The most interesting story we found though was how sites consistently hid any mention of privacy, until we visited the privacy policies where they provided paid privacy seals and strong reassurances about how important privacy is. We developed a novel economic explanation for this: sites appear to craft two different messages for two different populations. Most users care about privacy about privacy but don’t think about it in day-to-day life. Sites take care to avoid mentioning privacy to them, because even mentioning privacy positively will cause them to be more cautious about sharing data. This phenomenon is known as “privacy salience” and it makes sites tread very carefully around privacy, because users must be comfortable sharing data for the site to be fun. Instead of mentioning privacy, new users are shown a huge sample of other users posting fun pictures, which encourages them to  share as well. For privacy fundamentalists who go looking for privacy by reading the privacy policy, though, it is important to drum up privacy re-assurance.

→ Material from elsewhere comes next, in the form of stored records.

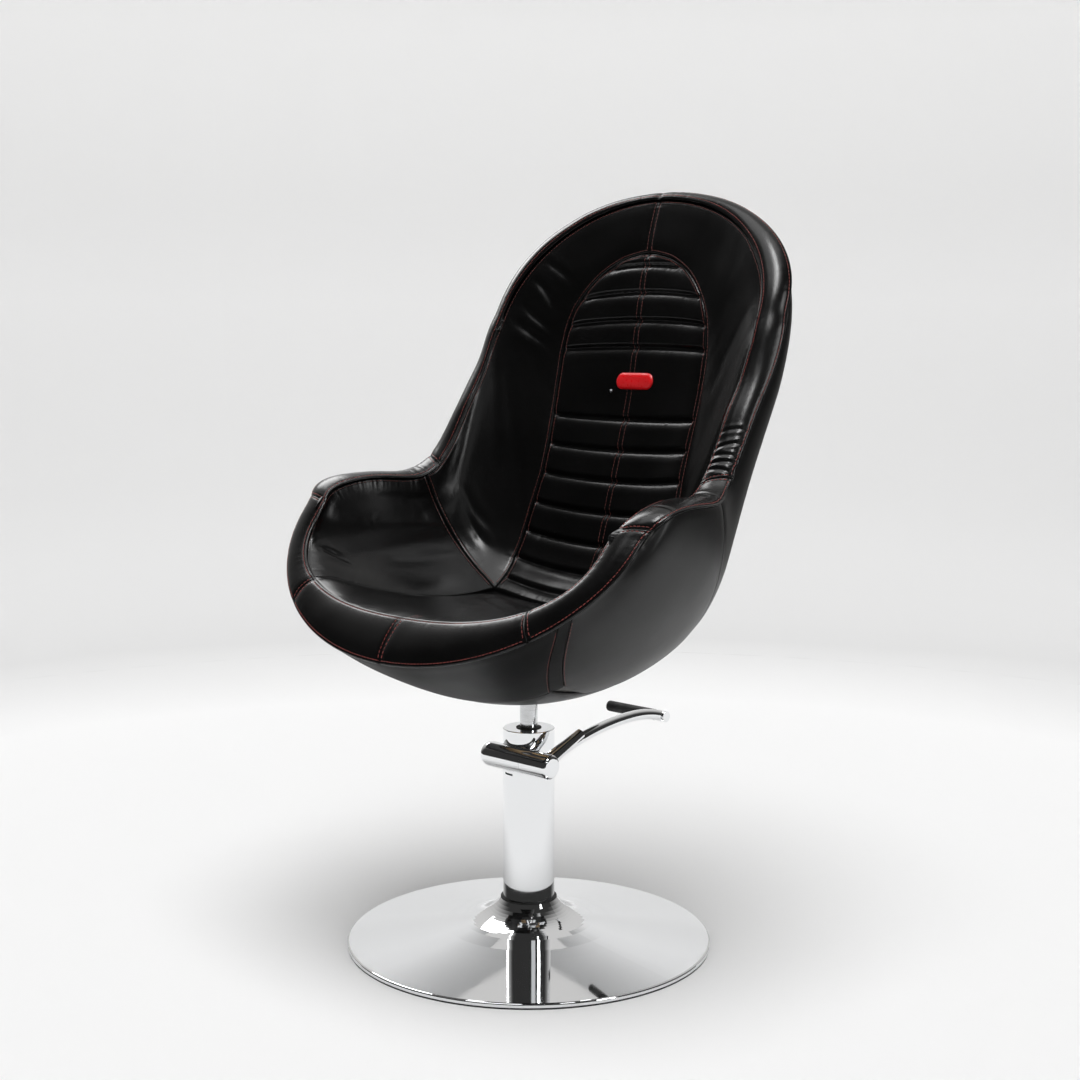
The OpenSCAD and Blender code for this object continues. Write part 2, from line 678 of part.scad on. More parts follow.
guide_wall = 4;
wiper_h = 6;
wiper_step = 2;
wiper_lip = 1;
head_edge = 1;
module pump_head() {
    color([0.85, 0.86, 0.88]) difference() {
        union() {
            translate([0, 0, head_z]) cylinder(r = column_r, h = head_h - head_edge);
            translate([0, 0, head_top - head_edge])
                cylinder(r1 = column_r, r2 = column_r - head_edge, h = head_edge);
            translate([0, 0, head_z - head_step]) cylinder(r = reservoir_bore, h = head_step);
            on_shaft(boss_left + boss_r / 2) cylinder(r = boss_r, h = boss_right - boss_left - boss_r / 2);
            on_shaft(boss_left + boss_r / 2) rotate_extrude() intersection() {
                scale(boss_r) circle(r = 1);
                translate([0, -boss_r / 2]) square([boss_r, boss_r / 2]);
            }
        }
        translate([0, 0, head_z - head_step - cut])
            cylinder(r = rod_r + guide_wall, h = head_h + head_step + cut - wiper_h);
        translate([0, 0, head_top - wiper_h - cut])
            cylinder(r = rod_r + guide_wall + wiper_step, h = wiper_h + 2 * cut);
        on_shaft(boss_left + boss_r) cylinder(r = shaft_r + pedal_bush_wall, h = boss_right - boss_left);
        translate([-finger_w / 2 - cavity_gap, shaft_y, shaft_z - finger_drop - cavity_gap])
            cube([finger_w + 2 * cavity_gap, finger_l + cavity_gap,
                finger_drop + finger_t / 2 + 2 * cavity_gap]);
        translate([0, plunger_y, head_z - head_step - cut])
            cylinder(r = plunger_r + run_gap, h = head_h / 2);
    }
}

module guide_bush() {
    color([0.72, 0.52, 0.25]) translate([0, 0, head_z - head_step])
        tube(rod_r + guide_wall, rod_r + run_gap, head_h + head_step - wiper_h);
}

module rod_wiper() {
    color([0.04, 0.04, 0.04]) translate([0, 0, head_top - wiper_h])
        tube(rod_r + guide_wall + wiper_step, rod_r + run_gap, wiper_h + wiper_lip);
}

module pedal_bushes() {
    color([0.72, 0.52, 0.25]) {
        on_shaft(boss_left + boss_r) tube(shaft_r + pedal_bush_wall, shaft_r + run_gap, pedal_bush_l);
        on_shaft(boss_right - pedal_bush_l) tube(shaft_r + pedal_bush_wall, shaft_r + run_gap, pedal_bush_l);
    }
}

// Plunger and its spring
plunger_top = shaft_z - finger_t / 2 - finger_gap;
collar_drop = 9;
collar_z = head_z - head_step - collar_drop;
plunger_in = 60;
collar_t = 3;
spring_r = 4.8;
module plunger() {
    color([0.55, 0.55, 0.57]) {
        translate([0, plunger_y, barrel_top - plunger_in])
            cylinder(r = plunger_r, h = plunger_top - barrel_top + plunger_in);
        translate([0, plunger_y, collar_z]) cylinder(r = spring_r, h = collar_t);
    }
}

module plunger_spring() {
    color([0.6, 0.6, 0.6]) translate([0, plunger_y, barrel_top])
        tube(spring_r, plunger_r + face_gap, collar_z - barrel_top);
}

// Pedal

hub_l = 54;
hub_round = 6;
shaft_short = 8;
shaft_tip = boss_right + hub_l - shaft_short;
module pedal_shaft() {
    color([0.6, 0.6, 0.62]) difference() {
        union() {
            on_shaft(boss_left + boss_r) cylinder(r = shaft_r, h = shaft_tip - boss_left - boss_r);
            translate([-finger_w / 2, shaft_y, shaft_z - finger_t / 2]) cube([finger_w, finger_l, finger_t]);
        }
        translate([lever_x, shaft_y, shaft_z - shaft_r - cut]) cylinder(r = screw_r, h = shaft_r);
    }
}

// The lever rises along one arc to its top and falls along a tighter one to its tip
lever_x = 75;
lever_rise_y = 210;
lever_rise = 43;
lever_top_y = shaft_y + lever_rise_y;
lever_top_z = shaft_z + lever_rise;
rise_r = 560;
fall_r = 240;
rise_angle = asin((lever_top_y - shaft_y) / rise_r);
lever_tip_y = shaft_y + lever_reach;
fall_angle = asin((lever_tip_y - lever_top_y) / fall_r);
lever_tip_z = lever_top_z - fall_r * (1 - cos(fall_angle));
lever_root_z = lever_top_z - rise_r * (1 - cos(rise_angle));
root_r = 11.5;
root_l = 90;
tip_l = 22;
screw_r = 4;
screw_sink = 1;
screw_socket = 2;
foot_bar_r = 5.5;

module lever_arc(r, from, to) {
    translate([lever_x, lever_top_y, lever_top_z - r]) rotate([0, -90, 0]) rotate([0, 0, from])
        rotate_extrude(angle = to - from, $fn = 180) translate([r, 0]) circle(r = lever_r, $fn = 32);
}

module pedal_lever() {
    color([0.85, 0.86, 0.88]) difference() {
        union() {
            on_shaft(boss_right + face_gap) cylinder(r = boss_r, h = hub_l - hub_round - face_gap);
            on_shaft(boss_right + hub_l - hub_round) rotate_extrude() polygon(concat([[0, 0], [boss_r, 0]],
                [for (a = [15 : 15 : 90]) [boss_r - hub_round * (1 - cos(a)), hub_round * sin(a)]],
                [[0, hub_round]]));
            lever_arc(rise_r, -rise_angle, 0);
            lever_arc(fall_r, 0, fall_angle);
            translate([lever_x, lever_top_y - lever_r / 2, lever_top_z]) rotate([-90, 0, 0])
                cylinder(r = lever_r / 2, h = lever_r);
            translate([lever_x, shaft_y, lever_root_z]) rotate([rise_angle - 90, 0, 0])
                cylinder(r1 = root_r, r2 = lever_r, h = root_l);
            translate([lever_x - tip_l / 2, lever_tip_y, lever_tip_z]) rotate([0, 90, 0])
                cylinder(r = grip_r, h = tip_l);
            translate([lever_x - tip_l / 2 - grip_l, lever_tip_y, lever_tip_z]) rotate([0, 90, 0])
                cylinder(r = foot_bar_r, h = grip_l + cut);
        }
        on_shaft(boss_right) cylinder(r = shaft_r, h = shaft_tip - boss_right);
        translate([lever_x, shaft_y, shaft_z - boss_r - cut]) cylinder(r = screw_r, h = boss_r);
    }
}

module lever_set_screw() {
    color([0.1, 0.1, 0.1]) translate([lever_x, shaft_y, shaft_z - boss_r + screw_sink]) difference() {
        cylinder(r = screw_r, h = boss_r - shaft_r + screw_sink);
        translate([0, 0, -cut]) cylinder(r = screw_r / 2, h = cut + screw_socket, $fn = 6);
    }
}

module foot_grip() {
    left = lever_x - tip_l / 2 - grip_l;
    wall = grip_r - foot_bar_r;
    color([0.04, 0.04, 0.04]) translate([left - wall, lever_tip_y, lever_tip_z]) rotate([0, 90, 0])
        difference() {
            rotate_extrude() polygon(concat([[0, 0]],
                [for (a = [0 : 15 : 90]) [grip_r - wall * (1 - sin(a)), wall * (1 - cos(a))]],
                [[grip_r, grip_l + wall - face_gap], [0, grip_l + wall - face_gap]]));
            translate([0, 0, wall]) cylinder(r = foot_bar_r, h = grip_l + cut);
        }
}

// Piston and rod

piston_z = foot_z + nut_h + nut_gap;
tail_r = 8;
tapped_r = 4;
tapped_l = 20;
nut_wall = 6;
module piston_rod() {
    color([0.88, 0.89, 0.9]) difference() {
        union() {
            translate([0, 0, piston_z + piston_h]) cylinder(r = rod_r, h = shoulder_z - piston_z - piston_h);
            translate([0, 0, piston_z - nut_h]) cylinder(r = tail_r, h = piston_h + nut_h);
            translate([0, 0, shoulder_z]) cylinder(r = spigot_r, h = plate_top + 2 * face_gap - shoulder_z);
        }
        translate([0, 0, plate_top + 2 * face_gap - tapped_l]) cylinder(r = tapped_r, h = tapped_l + cut);
    }
}

seal_w = 5;
seal_depth = 3;
module piston() {
    color([0.72, 0.73, 0.75]) translate([0, 0, piston_z]) difference() {
        tube(bore_r - run_gap, tail_r, piston_h);
        translate([0, 0, (piston_h - seal_w) / 2]) tube(bore_r + cut, bore_r - seal_depth, seal_w);
    }
}

module piston_seal() {
    color([0.04, 0.04, 0.04]) translate([0, 0, piston_z + (piston_h - seal_w) / 2])
        tube(bore_r - run_gap, bore_r - seal_depth, seal_w);
}

module piston_nut() {
    color([0.6, 0.6, 0.62]) translate([0, 0, piston_z - nut_h]) difference() {
        cylinder(r = tail_r + nut_wall, h = nut_h, $fn = 6);
        translate([0, 0, -cut]) cylinder(r = tail_r, h = nut_h + 2 * cut);
    }
}

washer_inset = 1;
module thrust_washer() {
    color([0.72, 0.52, 0.25]) translate([0, 0, shoulder_z]) tube(hub_r - washer_inset, spigot_r, washer_t);
}

retainer_t = 3;
retainer_z = plate_top + 2 * face_gap;
module retaining_washer() {
    color([0.6, 0.6, 0.62]) translate([0, 0, retainer_z]) tube(retainer_r, tapped_r, retainer_t);
}

screw_head_h = 5;
thread_end = 2;
module retaining_screw() {
    color([0.3, 0.3, 0.32]) {
        translate([0, 0, retainer_z + retainer_t]) cylinder(r = tapped_r * 1.8, h = screw_head_h, $fn = 6);
        translate([0, 0, retainer_z - tapped_l + thread_end])
            cylinder(r = tapped_r, h = retainer_t + tapped_l - thread_end);
    }
}

base_dish();
floor_ring();
ballast_disc();
dish_hub();
pump_flange();
flange_bolts();
column_cover();
column_grommet();
reservoir_tube();
foot_block();
pump_cylinder();
pump_barrel();
pump_head();
guide_bush();
rod_wiper();
pedal_bushes();
plunger();
plunger_spring();
pedal_shaft();
pedal_lever();
lever_set_screw();
foot_grip();
piston_rod();
piston();
piston_seal();
piston_nut();
thrust_washer();
retaining_washer();
retaining_screw();
seat_plate();
swivel_bush();
seat_bolts();
tee_nuts();
seat_platform();
bucket_shell();
underside_panel();
outer_front_panel();
outer_strip_left();
outer_strip_right();
outer_side_left();
outer_side_right();
outer_back_panel();
rim_band_front();
rim_band_arm_left();
rim_band_arm_right();
rim_band_back();
seat_cushion();
arm_pad_left();
arm_pad_right();
back_pad();
wing_pad_left();
wing_pad_right();
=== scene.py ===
"""Looks of the hairdressing chair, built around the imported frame. Lengths are in metres.

The bucket is two smooth surfaces, an inner and an outer one. A place on them is (u, v): u runs along
the spine from the front lip to the top, and v across from the left rim, -1, to the right rim, 1.
"""
import json
import math

import bmesh
import bpy
import numpy as np
from mathutils import Matrix, Vector, kdtree, noise
from mathutils.bvhtree import BVHTree


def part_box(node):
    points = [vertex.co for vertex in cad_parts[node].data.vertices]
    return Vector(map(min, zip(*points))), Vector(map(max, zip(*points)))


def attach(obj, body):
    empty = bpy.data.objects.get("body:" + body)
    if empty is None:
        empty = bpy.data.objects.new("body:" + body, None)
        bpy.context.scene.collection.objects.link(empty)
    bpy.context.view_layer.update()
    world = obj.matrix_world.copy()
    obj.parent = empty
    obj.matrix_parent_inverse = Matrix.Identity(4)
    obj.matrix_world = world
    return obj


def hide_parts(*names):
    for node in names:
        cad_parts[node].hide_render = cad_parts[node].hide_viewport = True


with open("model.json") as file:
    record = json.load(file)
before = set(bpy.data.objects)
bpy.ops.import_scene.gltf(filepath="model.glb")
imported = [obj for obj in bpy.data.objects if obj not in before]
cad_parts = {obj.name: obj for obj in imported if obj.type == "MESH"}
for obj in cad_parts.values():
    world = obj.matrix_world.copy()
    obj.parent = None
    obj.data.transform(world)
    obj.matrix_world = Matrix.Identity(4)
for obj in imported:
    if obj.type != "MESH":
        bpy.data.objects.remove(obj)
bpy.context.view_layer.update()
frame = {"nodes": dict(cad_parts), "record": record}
MM = 0.001

# Driving sizes of the bucket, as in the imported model
SEAT_W = 742 * MM
SEAT_D = 674 * MM
SEAT_H = 795 * MM
UNDER_Z = 398 * MM
COVER_T = 4 * MM
SEAM_GAP = 0.4 * MM
PAD_DEPTH = 15.2 * MM
PLATFORM_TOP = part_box("seat_platform")[1].z
BAND_EDGE = 3 * MM
BAND_CROWN = 11 * MM
BAND_LEAST = 1.2 * MM
BAND_BACK = 0.8 * MM
BAND_STEP, BAND_COLS, BAND_POWER = 2.4 * MM, 14, 2.3
LEAST_COVER = 0.9 * MM
RECESS_R = 96 * MM
PLATFORM_CLEAR = 0.8 * MM
LEAST_PAD = 2.4 * MM
THICK_FILL, FIRM_FILL, COVER_FILL = 0.8, 0.75, 0.3
SIDE = {"right": 1, "left": -1}

# Spines hold [y, z] and rims [x, y, z], as shares of the bucket's depth, height and half width
INNER_SPINE_SHARES = [[-.395, .200], [-.250, .180], [-.075, .165], [.105, .170], [.215, .225], [.265, .325],
    [.305, .435], [.345, .550], [.375, .670], [.410, .835], [.465, .990]]
OUTER_SPINE_SHARES = [[-.465, .120], [-.350, .065], [-.135, .006], [.095, .012], [.240, .078], [.315, .205],
    [.385, .345], [.465, .495], [.520, .650], [.535, .835], [.500, 1.000]]
INNER_RIM_SHARES = [[.815, -.245, .355], [.845, -.205, .390], [.840, -.135, .410], [.810, -.055, .415],
    [.780, .025, .410], [.755, .085, .420], [.745, .130, .455], [.740, .170, .505], [.735, .210, .565],
    [.735, .250, .615], [.735, .280, .665], [.734, .305, .710], [.726, .325, .745]]
OUTER_RIM_SHARES = [[.955, -.225, .360], [.995, -.180, .395], [1.000, -.115, .410], [.975, -.030, .410],
    [.935, .050, .410], [.885, .115, .430], [.860, .165, .470], [.850, .215, .530], [.845, .260, .585],
    [.844, .305, .640], [.839, .340, .695], [.831, .360, .735], [.816, .380, .770]]
INNER_FULL_SHARES = [2.4, 2.0]
# Half width of the seat cushion and the back pad along the spine, as [u, v]
EDGE_SHARES = [[0, .57], [.05, .52], [.10, .44], [.14, .385], [.18, .33], [.22, .305], [.26, .30], [.31, .30],
    [.345, .32], [.40, .35], [.46, .353], [.52, .348], [.58, .34], [.635, .345], [.69, .357], [.747, .365],
    [.805, .368], [.84, .355], [.858, .34], [.875, .313], [.892, .268], [.904, .228], [.91, .20],
    [.916, .165], [.923, .115], [.93, 0]]
CREASE_SHARE = .31
ARCH_SHARE = .93
# How far the seam on top of the arm climbs from the crease to the rim
RISE_SHARE = .09
# Sewn channels below and above the plain middle of the back pad
CHANNEL_SHARES = [.345, .40, .46, .52, .58, .635, .69, .811, .845, .879, .913]
UNDER_FRONT_SHARE = .17
UNDER_BACK_SHARE = .345
UNDER_SIDE_SHARE = .30
FRONT_SIDE_SHARE = .60
STRIP_SHARE = .05
BAND_FRONT_SHARE = .50
BAND_JOINT_SHARE = .46


# Smooth curves and the two surfaces

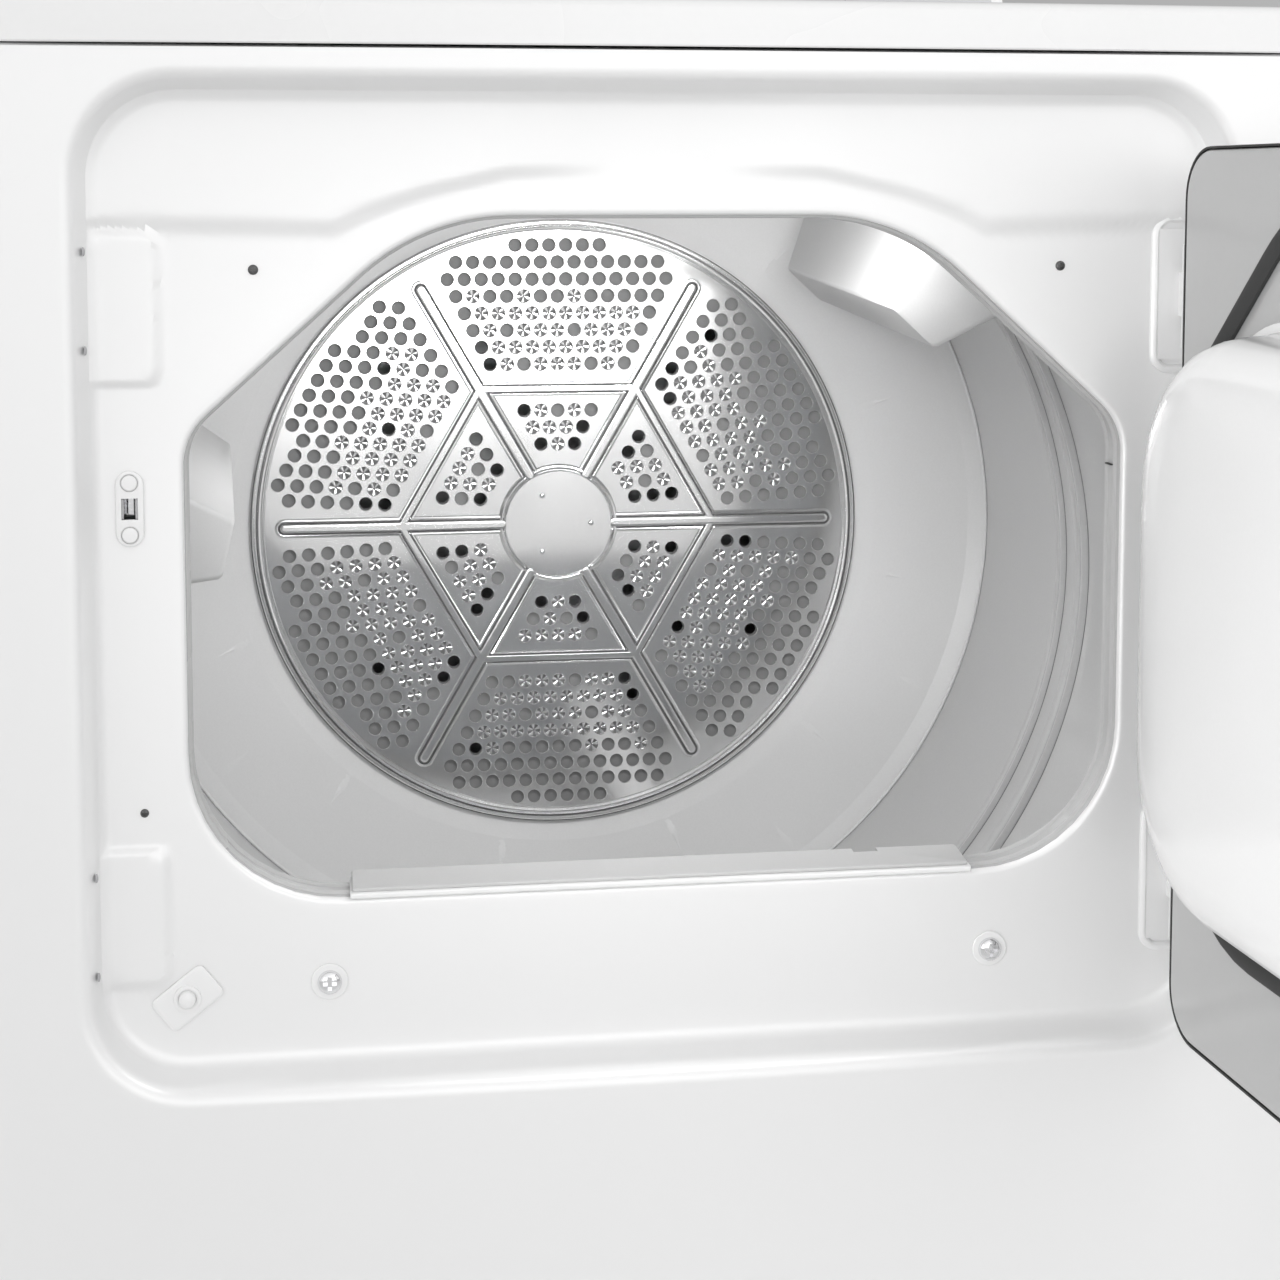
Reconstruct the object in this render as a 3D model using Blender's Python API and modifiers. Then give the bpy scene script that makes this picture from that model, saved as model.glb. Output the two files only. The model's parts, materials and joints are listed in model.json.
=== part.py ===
"""Side-swing clothes dryer, built as separate parts on their real joints.

Cabinet frame: X to the right, Y into the dryer from the flat floor of the door recess, Z up from the floor.
Every part is modelled in that frame with its door shut. Each moving body hangs from an empty on its joint's
axis, and one root empty puts the middle of the whole part's footprint at the world's origin.
"""

from math import acos, atan2, cos, pi, radians, sin, sqrt, tan

import bmesh
import bpy
from mathutils import Matrix, Vector

# Driving dimensions, in metres and degrees
WIDTH = 0.737
TOP_Z = 0.914
SEAM_Z = 0.889
CONSOLE_TOP_Z = 1.092
REAR_Y = 0.668
PIPE_END_Y = 0.700
SHEET = 0.001
GAP = 0.0003
FOOT_H = 0.014

FRONT_EDGE_Y = -0.025
FRONT_BOW = 0.010
FRONT_SHEET = 0.0012

RECESS_HALF_W = 0.306
RECESS_Z = (0.3445, 0.871)
RECESS_CORNER = 0.050
RECESS_DRAFT = 0.004
FLANGE_DEPTH = 0.024

OPENING_HALF_W = 0.2555
OPENING_Z = (0.437, 0.802)
OPENING_SHOULDER = (0.687, 0.129)

DRUM_Z = 0.555
DRUM_R = 0.337
DRUM_Y = (0.030, 0.510)
BACK_R = 0.2405
BACK_Y = 0.545
DISC_R = 0.2365
DISC_Y = 0.5455

DOOR_OPEN = 93.6
HINGE_X = 0.287
HINGE_Y = -0.019
HINGE_ZS = (0.430, 0.758)
DOOR_X = (-0.297, 0.2765)
DOOR_Z = (0.3505, 0.8385)
DOOR_Y = (-0.034, -0.0085)
DOOR_CORNERS = (0.040, 0.028)
DISH_HALF_W = 0.237
DISH_Z = (0.446, 0.745)
DISH_Y = 0.045

CATCH_X, CATCH_Z = -0.283, 0.650
SWITCH_X, SWITCH_Z, SWITCH_TILT = -0.258, 0.387, 38
SCREW_XS = {"left": -0.183, "right": 0.183}
SCREW_Z = 0.392

MOTOR_X, MOTOR_Z = -0.100, 0.125
PULLEY_R = 0.012
BELT_Y = (0.299, 0.307)
BELT_T = 0.003
BELT_CLEAR = 0.0009
IDLER_R = 0.020
IDLER_ALONG = 0.35
IDLER_PIVOT = (-0.262, 0.062)
PIPE_X, PIPE_Z, PIPE_R = 0.045, 0.0925, 0.0502

CONSOLE_Y = (0.560, 0.600)
CONSOLE_Z = 0.9145
KNOB_X = {"cycle_knob": 0.215, "temperature_knob": 0.020, "start_button": -0.120}
KNOB_R = {"cycle_knob": 0.031, "temperature_knob": 0.021, "start_button": 0.013}
KNOB_UP = 0.085

FRONT_Y = HINGE_Y - (HINGE_X - DOOR_X[0]) * sin(radians(DOOR_OPEN)) - 0.001
ROOT_Y = -(FRONT_Y + PIPE_END_Y) / 2

PARTS = "clothes_dryer"
CUTTERS = "cutters"

COLOURS = {
    "white_enamel": ((0.86, 0.86, 0.86), 0.28, 0.0),
    "grey_enamel": ((0.50, 0.50, 0.50), 0.40, 0.0),
    "zinc_steel": ((0.62, 0.63, 0.64), 0.38, 1.0),
    "bright_steel": ((0.82, 0.82, 0.82), 0.18, 1.0),
    "white_plastic": ((0.84, 0.84, 0.84), 0.35, 0.0),
    "grey_plastic": ((0.42, 0.42, 0.43), 0.45, 0.0),
    "black_rubber": ((0.05, 0.05, 0.05), 0.70, 0.0),
    "felt": ((0.55, 0.54, 0.52), 0.95, 0.0),
    "heater_wire": ((0.35, 0.33, 0.32), 0.50, 1.0),
}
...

The privacy fundamentalists of the world may be positively influencing privacy on major sites through their pressure. Indeed, the bigger, older, and more popular sites we studied had better privacy practices overall. But the desire to limit privacy salience is also a major problem because it prevents sites from providing clear information about their privacy practices. Most users therefore can’t tell what they’re getting in to, resulting in the predominance of poor-practices in this “privacy jungle.”